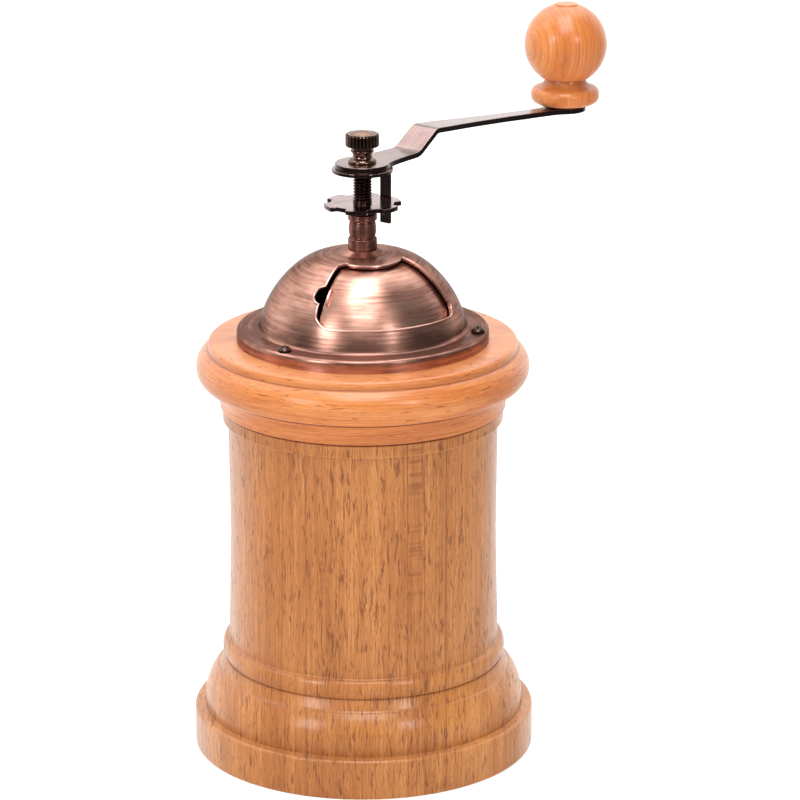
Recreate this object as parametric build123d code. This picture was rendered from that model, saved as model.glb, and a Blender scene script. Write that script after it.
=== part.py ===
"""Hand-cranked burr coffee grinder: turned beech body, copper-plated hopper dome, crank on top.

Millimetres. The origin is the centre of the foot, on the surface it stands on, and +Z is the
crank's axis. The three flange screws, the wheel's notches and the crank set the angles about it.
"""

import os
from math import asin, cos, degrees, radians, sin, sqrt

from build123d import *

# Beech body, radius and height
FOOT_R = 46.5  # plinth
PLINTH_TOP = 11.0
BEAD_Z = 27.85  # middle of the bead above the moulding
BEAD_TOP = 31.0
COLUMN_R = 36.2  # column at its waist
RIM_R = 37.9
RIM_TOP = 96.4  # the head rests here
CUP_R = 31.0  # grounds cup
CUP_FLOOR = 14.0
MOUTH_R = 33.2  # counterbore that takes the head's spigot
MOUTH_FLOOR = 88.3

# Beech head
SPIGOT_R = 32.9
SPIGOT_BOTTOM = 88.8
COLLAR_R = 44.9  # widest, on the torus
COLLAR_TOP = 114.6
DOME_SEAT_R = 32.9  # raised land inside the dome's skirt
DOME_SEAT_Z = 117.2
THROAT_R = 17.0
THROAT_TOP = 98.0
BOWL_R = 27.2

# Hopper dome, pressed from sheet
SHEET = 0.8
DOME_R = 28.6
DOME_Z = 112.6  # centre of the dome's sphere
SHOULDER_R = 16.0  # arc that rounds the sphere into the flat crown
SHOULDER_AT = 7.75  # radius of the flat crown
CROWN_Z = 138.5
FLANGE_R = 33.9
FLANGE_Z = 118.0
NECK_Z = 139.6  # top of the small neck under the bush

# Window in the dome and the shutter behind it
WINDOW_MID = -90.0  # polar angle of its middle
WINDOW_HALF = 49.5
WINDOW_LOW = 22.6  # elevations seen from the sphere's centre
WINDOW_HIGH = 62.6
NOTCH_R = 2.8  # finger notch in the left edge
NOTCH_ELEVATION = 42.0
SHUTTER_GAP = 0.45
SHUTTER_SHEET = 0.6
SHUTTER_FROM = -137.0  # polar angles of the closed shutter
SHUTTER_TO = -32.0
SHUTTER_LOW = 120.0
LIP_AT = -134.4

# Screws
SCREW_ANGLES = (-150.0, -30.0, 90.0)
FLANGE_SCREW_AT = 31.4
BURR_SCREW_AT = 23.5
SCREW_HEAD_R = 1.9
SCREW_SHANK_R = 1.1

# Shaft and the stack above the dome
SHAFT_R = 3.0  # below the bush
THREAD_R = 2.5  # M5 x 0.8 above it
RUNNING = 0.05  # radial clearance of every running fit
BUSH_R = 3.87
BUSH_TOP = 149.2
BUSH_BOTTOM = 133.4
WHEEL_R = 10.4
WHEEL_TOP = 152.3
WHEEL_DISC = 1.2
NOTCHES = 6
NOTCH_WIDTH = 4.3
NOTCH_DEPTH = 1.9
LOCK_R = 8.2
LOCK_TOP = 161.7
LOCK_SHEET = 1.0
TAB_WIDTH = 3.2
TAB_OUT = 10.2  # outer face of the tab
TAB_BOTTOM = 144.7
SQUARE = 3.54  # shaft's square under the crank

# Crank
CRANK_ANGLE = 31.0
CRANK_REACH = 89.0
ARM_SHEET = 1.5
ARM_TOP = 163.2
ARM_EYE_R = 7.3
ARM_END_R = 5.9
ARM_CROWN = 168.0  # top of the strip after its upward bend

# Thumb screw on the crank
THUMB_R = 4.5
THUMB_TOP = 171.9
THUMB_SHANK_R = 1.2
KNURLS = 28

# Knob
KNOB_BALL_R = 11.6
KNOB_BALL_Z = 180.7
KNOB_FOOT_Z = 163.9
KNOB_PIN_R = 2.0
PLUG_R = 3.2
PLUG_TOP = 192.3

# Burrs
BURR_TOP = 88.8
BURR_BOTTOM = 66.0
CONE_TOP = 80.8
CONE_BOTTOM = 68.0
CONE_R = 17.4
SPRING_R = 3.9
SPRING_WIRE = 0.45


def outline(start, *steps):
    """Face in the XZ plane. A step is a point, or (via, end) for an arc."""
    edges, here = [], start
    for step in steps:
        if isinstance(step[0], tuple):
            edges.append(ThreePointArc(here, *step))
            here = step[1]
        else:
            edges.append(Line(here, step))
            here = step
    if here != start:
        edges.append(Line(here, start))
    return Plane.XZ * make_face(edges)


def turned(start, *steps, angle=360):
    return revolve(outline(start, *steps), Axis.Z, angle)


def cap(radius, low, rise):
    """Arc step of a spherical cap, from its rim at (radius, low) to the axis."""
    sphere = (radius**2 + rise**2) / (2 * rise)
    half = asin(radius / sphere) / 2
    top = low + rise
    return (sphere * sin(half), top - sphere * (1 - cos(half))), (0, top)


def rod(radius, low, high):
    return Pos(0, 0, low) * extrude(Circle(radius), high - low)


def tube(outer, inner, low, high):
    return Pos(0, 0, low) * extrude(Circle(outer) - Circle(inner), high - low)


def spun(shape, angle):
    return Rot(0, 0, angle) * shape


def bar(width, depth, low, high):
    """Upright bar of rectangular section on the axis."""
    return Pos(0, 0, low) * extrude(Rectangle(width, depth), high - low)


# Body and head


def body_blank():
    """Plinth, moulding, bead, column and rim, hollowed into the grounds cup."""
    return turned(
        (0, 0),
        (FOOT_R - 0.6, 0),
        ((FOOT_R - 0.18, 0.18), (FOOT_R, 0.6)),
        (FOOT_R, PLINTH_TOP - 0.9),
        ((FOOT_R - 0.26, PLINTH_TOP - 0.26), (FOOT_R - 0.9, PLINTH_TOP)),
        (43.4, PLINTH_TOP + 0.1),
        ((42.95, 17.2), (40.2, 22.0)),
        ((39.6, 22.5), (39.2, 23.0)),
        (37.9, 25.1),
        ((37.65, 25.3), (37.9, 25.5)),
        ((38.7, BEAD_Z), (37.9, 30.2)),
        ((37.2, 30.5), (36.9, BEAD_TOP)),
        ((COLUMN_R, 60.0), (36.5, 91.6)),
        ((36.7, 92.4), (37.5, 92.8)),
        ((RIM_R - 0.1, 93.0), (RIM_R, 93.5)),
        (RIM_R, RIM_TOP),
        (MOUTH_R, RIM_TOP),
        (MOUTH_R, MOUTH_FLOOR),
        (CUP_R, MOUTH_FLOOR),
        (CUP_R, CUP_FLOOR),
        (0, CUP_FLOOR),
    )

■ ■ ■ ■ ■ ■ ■

Copy exactly the lines that run from the first line of the data to the line containing "crank on top.", please, with both ends included and nothing else.

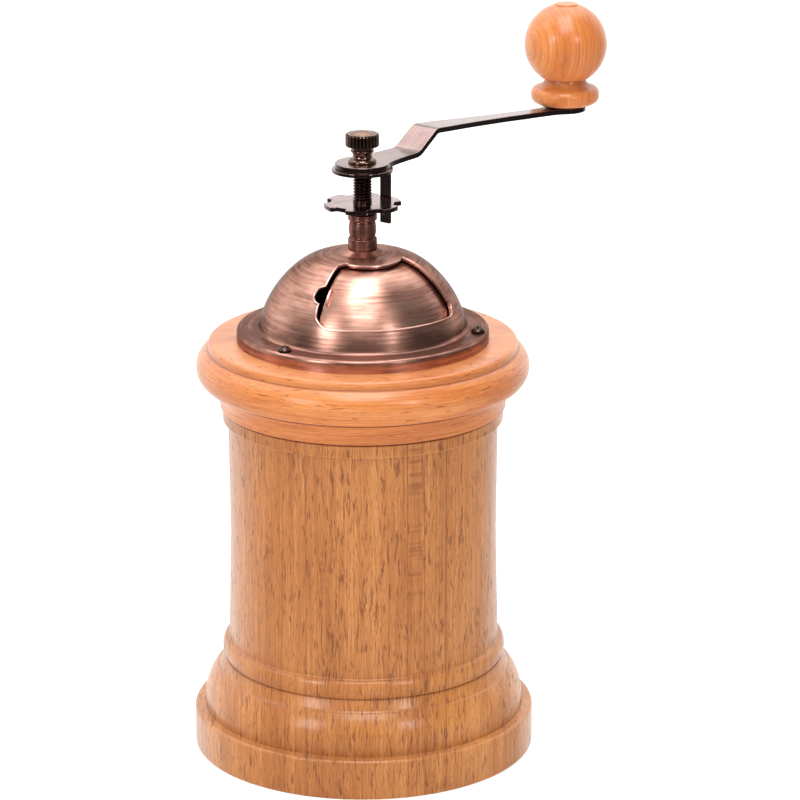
Recreate this object as parametric build123d code. This picture was rendered from that model, saved as model.glb, and a Blender scene script. Write that script after it.
=== part.py ===
"""Hand-cranked burr coffee grinder: turned beech body, copper-plated hopper dome, crank on top.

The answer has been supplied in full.